SELECT AVG((data ->> 'price')::numeric) FROM products;
The query extracts the price as text, casts it to numeric, and then calculates the average. The output will be a single number:
avg
------------------------
659.1666666666666667
(1 row)
You can also use aggregate functions with a GROUP BY clause. Let's find the total number of products for each tag. To do this, we first need to unnest the tags array into separate rows using jsonb_array_elements_text.
SELECT tag, COUNT(*)
FROM products, jsonb_array_elements_text(data -> 'tags') AS tag
GROUP BY tag;
This query produces a count for each unique tag:
tag | count
-------------+-------
accessory | 2
electronics | 4
computer | 1
display | 1
(4 rows)
Finally, let's find the total value of all products that have the "electronics" tag.
SELECT SUM((data ->> 'price')::numeric)
FROM products
WHERE data -> 'tags' @> '"electronics"'::jsonb;
The @> operator checks if the left JSONB value contains the right JSONB value. Here, we check if the tags array contains the element "electronics".

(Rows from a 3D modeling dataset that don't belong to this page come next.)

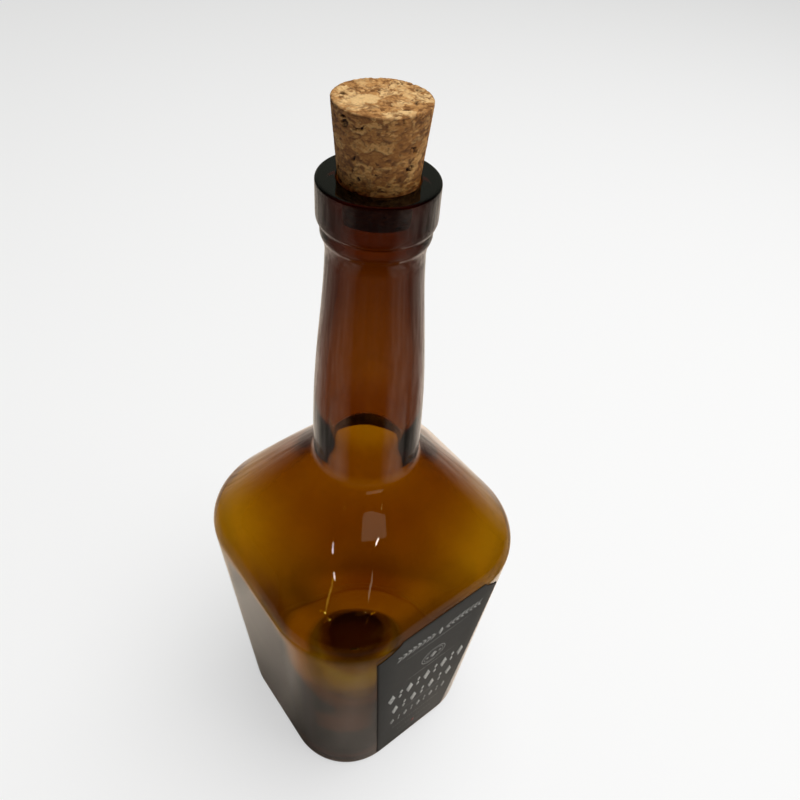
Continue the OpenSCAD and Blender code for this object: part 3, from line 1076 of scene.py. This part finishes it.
def build_floor():
    """A plain pale floor that keeps the shadow; through the glass it shows as a table whose light and
    shadow are painted into its emission.
    """
    floor, graph, shader, output = stage_sheet("floor", FLOOR_Z)
    shader.inputs["Base Color"].default_value = (0.9, 0.9, 0.9, 1)
    path = graph.node("LightPath").outputs
    through = path["Is Transmission Ray"]
    seen = graph.math("MAXIMUM", path["Is Camera Ray"], path["Is Glossy Ray"])
    share = graph.math("MULTIPLY_ADD", seen, FLOOR_GLOW, through, clamp=True)
    place = graph.node("NewGeometry").outputs["Position"]
    glow = graph.node("Emission")
    glow.inputs["Color"].default_value = (1, 1, 1, 1)
    # For rays through the glass the floor's emission is painted light, with a painted shadow under the
    # bottle
    table = painted_table_light(graph, place, graph.vector_math("LENGTH", place))
    shut = graph.math("SUBTRACT", 1.0, through)
    graph.feed(glow.inputs["Strength"], graph.math("MAXIMUM", shut, table))
    graph.mix_shaders(share, shader, glow, output.inputs["Surface"])


def build_world():
    """White for the camera; a dim room for light and reflections, brighter behind the bottle."""
    world = bpy.data.worlds.new("studio")
    bpy.context.scene.world = world
    world.use_nodes = True
    graph = Graph(world.node_tree)
    output = graph.node("OutputWorld")
    white = graph.node("Background")
    white.inputs["Color"].default_value = (1, 1, 1, 1)
    room = graph.node("Background")
    direction = graph.node("TexCoord").outputs["Generated"]
    behind = graph.vector_math("DOT_PRODUCT", direction, BACK)
    graph.feed(room.inputs["Color"], graph.ramp(behind, ROOM_DARK, ROOM_LIGHT))
    split = graph.node("SeparateXYZ")
    graph.feed(split.inputs[0], direction)
    wall = graph.smooth(split.outputs["Z"], WALL_TOP, WALL_TOP - WALL_FADE)
    path = graph.node("LightPath").outputs
    seen = graph.math("MAXIMUM", path["Is Camera Ray"], graph.product(path["Is Transmission Ray"], wall))
    graph.mix_shaders(seen, room, white, output.inputs[0])


def card_dimming(graph, far, ahead, aside, across):
    """How much the card is dimmed to the sides."""
    return graph.product(graph.smooth(across, *DIM_ANGLE), graph.smooth(far, *DIM_FADE),
                         graph.smooth(far, *DIM_START), graph.smooth(aside, *DIM_BY_SIDE),
                         graph.smooth(ahead, *DIM_BY_FRONT))


def build_card():
    """A sheet that only reflections show, its colour painted light and shade for the glass to reflect:
    pale behind the bottle, dark before it and to its sides.
    """
    card, graph, shader, _ = stage_sheet("painted_reflection_card", CARD_Z)
    place = graph.node("NewGeometry").outputs["Position"]
    far = graph.vector_math("LENGTH", place)
    ahead = share_toward(graph, place, far, FRONT)
    aside = share_toward(graph, place, far, RIGHT)
    across = graph.math("ABSOLUTE", aside)
    pale = graph.product(graph.smooth(far, *CARD_BACK), graph.smooth(far, *CARD_BACK_FAR))
    near = graph.math("SUBTRACT", CARD_NEAR, graph.smooth(far, *CARD_FALL))
    dark = graph.product(graph.smooth(ahead, *CARD_AHEAD), near)
    dark = graph.math("ADD", dark, graph.smooth(far, *CARD_FAR_FRONT))
    shade = graph.mix(graph.smooth(ahead, *CARD_TURN), pale, dark)
    flanks = graph.product(graph.smooth(across, *FLANK_ANGLE), graph.smooth(far, *FLANK_START))
    undimmed = graph.math("SUBTRACT", 1.0, card_dimming(graph, far, ahead, aside, across))
    light = graph.product(graph.math("MAXIMUM", shade, flanks), undimmed)
    patchy = graph.smooth(graph.noise(BLOTCH_SCALE, 2.0), *CARD_BLOTCH)
    light = graph.math("MULTIPLY", light, patchy, clamp=True)
    graph.feed(shader.inputs["Base Color"], graph.colour(light, (0, 0, 0, 1), CARD_COLOUR))
    card.visible_camera = False
    card.visible_diffuse = False
    card.visible_transmission = False
    card.visible_shadow = False


def area_lamp(name, place, aim, size, watts, colour=(1, 1, 1)):
    light = bpy.data.lights.new(name, "AREA")
    light.shape = "RECTANGLE"
    light.size, light.size_y = size
    light.energy = watts
    light.color = colour
    lamp = bpy.data.objects.new(name, light)
    bpy.context.scene.collection.objects.link(lamp)
    lamp.location = place
    lamp.rotation_euler = (Vector(aim) - Vector(place)).to_track_quat("-Z", "Y").to_euler()
    lamp.visible_camera = False
    return lamp


def reflected_lamp(name, place, size, radiance, colour):
    """A lamp that only reflections show, facing the shoulder."""
    watts = radiance * math.pi * size[0] * size[1]
    lamp = area_lamp(name, place, SHOULDER_AIM, size, watts, colour)
    lamp.visible_diffuse = False
    lamp.data.use_shadow = False
    return lamp


def streak_lamp(name, low, high, width, radiance, colour):
    """A long thin reflected lamp between two places."""
    low, high = Vector(low), Vector(high)
    place = (low + high) / 2
    lamp = reflected_lamp(name, place, (width, (high - low).length), radiance, colour)
    z = (place - Vector(SHOULDER_AIM)).normalized()
    x = (high - low).cross(z).normalized()
    lamp.rotation_euler = Matrix((x, z.cross(x), z)).transposed().to_euler()


def unit_toward(azimuth, elevation):
    flat = math.cos(elevation)
    return Vector((math.cos(azimuth) * flat, math.sin(azimuth) * flat, math.sin(elevation)))


def build_lights():
    """A soft key light that throws the shadow, and the small lights that the glass reflects."""
    key = area_lamp("key", KEY_PLACE, KEY_AIM, KEY_SIZE, KEY_WATTS)
    key.visible_glossy = False
    key.visible_transmission = False
    place = Vector(SHOULDER_AIM) + WINDOW_REACH * unit_toward(WINDOW_AZIMUTH, WINDOW_ELEVATION)
    window = reflected_lamp("window", place, WINDOW_SIZE, WINDOW_RADIANCE, WINDOW_COLOUR)
    window.rotation_euler.rotate_axis("Z", WINDOW_ROLL)
    for i, spark in enumerate(SPARKS):
        reflected_lamp("spark_%d" % i, *spark)
    for i, streak in enumerate(STREAKS):
        streak_lamp("streak_%d" % i, *streak)


def build_camera():
    """The camera stands at the front left, above the cork, and looks down at the bottle."""
    angles = (CAMERA_TURN, CAMERA_YAW, CAMERA_PITCH, CAMERA_ROLL)
    turn, yaw, pitch, roll = (math.radians(a) for a in angles)
    forward = unit_toward(math.pi / 2 - yaw, -pitch)
    right = Vector((math.cos(yaw), -math.sin(yaw), 0))
    up = right.cross(forward)
    x = right * math.cos(roll) + up * math.sin(roll)
    y = up * math.cos(roll) - right * math.sin(roll)
    data = bpy.data.cameras.new("camera")
    data.sensor_width = SENSOR_MM
    data.lens = LENS_MM
    data.clip_start = 0.01
    camera = bpy.data.objects.new("camera", data)
    bpy.context.scene.collection.objects.link(camera)
    spin = Matrix.Rotation(turn, 4, "Z")
    axes = Matrix((x, y, -forward)).transposed().to_4x4()
    camera.matrix_world = spin @ Matrix.Translation(CAMERA_PLACE) @ axes
    bpy.context.scene.camera = camera


bpy.context.scene.view_settings.view_transform = "Standard"
build_camera()
build_world()
build_lights()
build_floor()
build_card()

bottle = build_bottle()
bottle.data.materials.append(glass_material())
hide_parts("bottle")
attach(bottle, "glass")

cork = build_cork()
cork.data.materials.append(cork_material())
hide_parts("cork_stopper")
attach(cork, "cork")

label = build_label()
label.data.materials.append(paper_material())
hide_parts("front_label")
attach(label, "glass")

pale_print, red_mark = build_print()
for part, colour in ((pale_print, PALE_INK), (red_mark, RED_INK)):
    part.data.materials.append(ink_material(part.name, colour))
    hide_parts("front_label")
    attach(part, "glass")
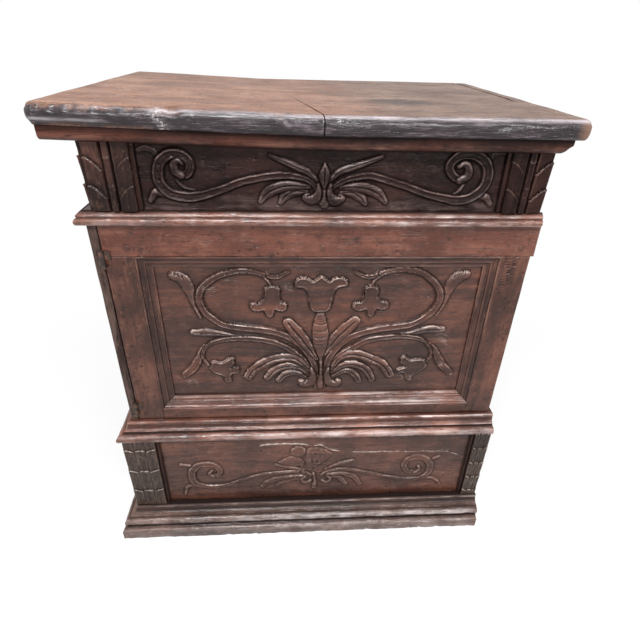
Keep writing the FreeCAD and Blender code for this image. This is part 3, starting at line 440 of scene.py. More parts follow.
def worn_box(low, high, along, radius, seed):
    """Points, faces and wear of a board with rounded, uneven arrises. Along is its grain's axis."""
    across = [axis for axis in range(3) if axis != along]
    size = high - low
    half = size[across] / 2
    radius = min(radius, size.min() * 0.3)
    length = size[along]
    steps = [max(1, int(size[axis] / 60)) for axis in across]
    turns = np.array([0.0, 0.3, 0.65]) * math.pi / 2
    rounding = [(radius * (1 - math.cos(turn)), radius * (1 - math.sin(turn))) for turn in turns]
    inner = np.linspace(radius, length - radius, max(2, int(length / 14)))
    places = rounding + [(place, 0.0) for place in inner]
    places += [(length - place, inset) for place, inset in rounding[::-1]]
    corners = ((1, 1), (-1, 1), (-1, -1), (1, -1))
    rings, wears = [], []
    for place, inset in places:
        ring, ring_wear = [], []
        for number, corner in enumerate(corners):
            own = radius * (1 + 0.45 * float(waves(np.array(place), np.array(number * 37.0), seed, 55)))
            own = min(max(own, radius * 0.35), *size[across] * 0.45)
            following = corners[(number + 1) % 4]
            angles = np.radians(number * 90 + np.array([0, 22.5, 45, 67.5, 90]))
            around = [np.array((math.cos(angle), math.sin(angle))) * own for angle in angles]
            ring += [corner * (half - own) + offset for offset in around]
            ring_wear += [0.8] * len(around)
            last = following * (half - own) + around[-1]
            straight = steps[1] if following[0] == corner[0] else steps[0]
            first = ring[-1]
            ring += [first + (last - first) * (step / straight) for step in range(1, straight)]
            ring_wear += [0.0] * (straight - 1)
        ring = np.array(ring) * ((half - inset) / half)
        sag = 0.25 * waves(ring[:, 0] + place, ring[:, 1], seed + 5, 160)
        ring -= np.sign(ring) * np.abs(sag)[:, None] * (np.abs(ring) > half * 0.5)
        points = np.zeros((len(ring), 3))
        points[:, across] = low[across] + half + ring
        points[:, along] = low[along] + place
        rings.append(points)
        wears.append(ring_wear)
    return *ring_shape(rings), np.array(wears).ravel()


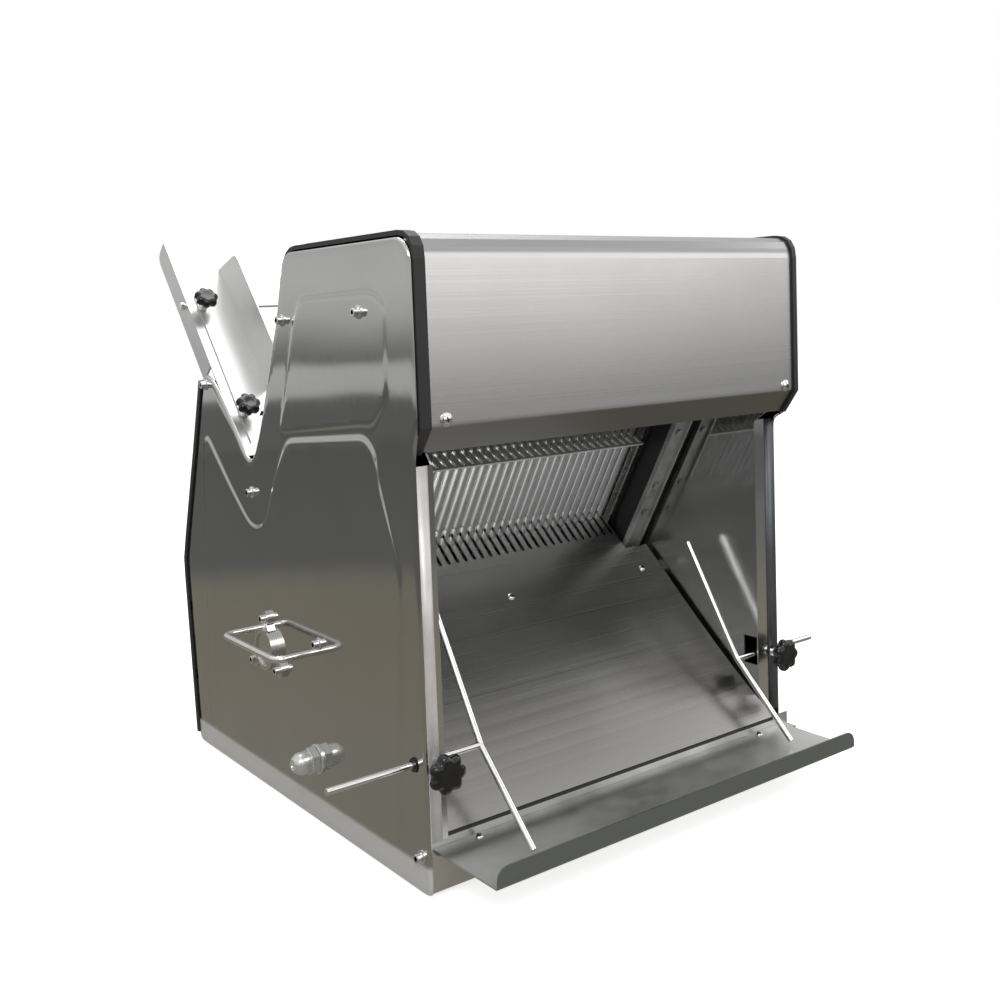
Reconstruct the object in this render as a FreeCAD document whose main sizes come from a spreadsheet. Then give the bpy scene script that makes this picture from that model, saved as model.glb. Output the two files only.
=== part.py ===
import FreeCAD, Part
import math
import os
import Sketcher
from FreeCAD import Placement, Rotation, Vector

# Bench-top electric bread slicer, in millimetres.
# +X is the operator's right, -Y the outfeed side that faces the operator, +Z up.
# The origin lies on the table, under the middle of the side panels.

os.makedirs("parts", exist_ok=True)
doc = FreeCAD.newDocument("bread_slicer")
sheet = doc.addObject("Spreadsheet::Sheet", "Sizes")


def size(alias, value):
    """Writes one driving size as a named cell and returns it."""
    row = len(SIZES) + 1
    sheet.set("A%d" % row, alias)
    sheet.set("B%d" % row, str(value))
    sheet.setAlias("B%d" % row, alias)
    SIZES[alias] = value
    return value


SIZES = {}

# Body
half_width = size("half_width", 283.0)
skin = size("skin", 2.0)
rim_depth = size("rim_depth", 4.0)
front_y = size("front_y", -295.0)
right_front_setback = size("right_front_setback", 31.0)
panel_bottom = size("panel_bottom", 2.0)
flange_width = size("flange_width", 18.0)
flange_bottom = size("flange_bottom", 58.0)
flange_top = size("flange_top", 436.0)
emboss_height = size("emboss_height", 1.5)
wall_right = size("wall_right", 246.0)
wall_left = size("wall_left", 258.0)
wall_thickness = size("wall_thickness", 2.0)
seat_gap = size("seat_gap", 0.3)
pan_top = size("pan_top", 12.0)
pan_thickness = size("pan_thickness", 2.0)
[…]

The result is the sum of the prices for the four electronic products:
sum
--------
1655
(1 row)
You have now learned how to use aggregate functions on your JSONB data. To exit the psql shell, type:
\q
Summary
In this lab, you have learned several advanced operations for handling JSONB data in PostgreSQL. You started by creating a table with a JSONB column and saw the importance of using a GIN index to optimize query performance. You then practiced querying both top-level and nested JSONB data using the -> and ->> operators. Additionally, you learned how to perform targeted modifications on JSONB documents with the jsonb_set function and how to perform powerful data analysis using aggregate functions like AVG, COUNT, and SUM on your JSON data.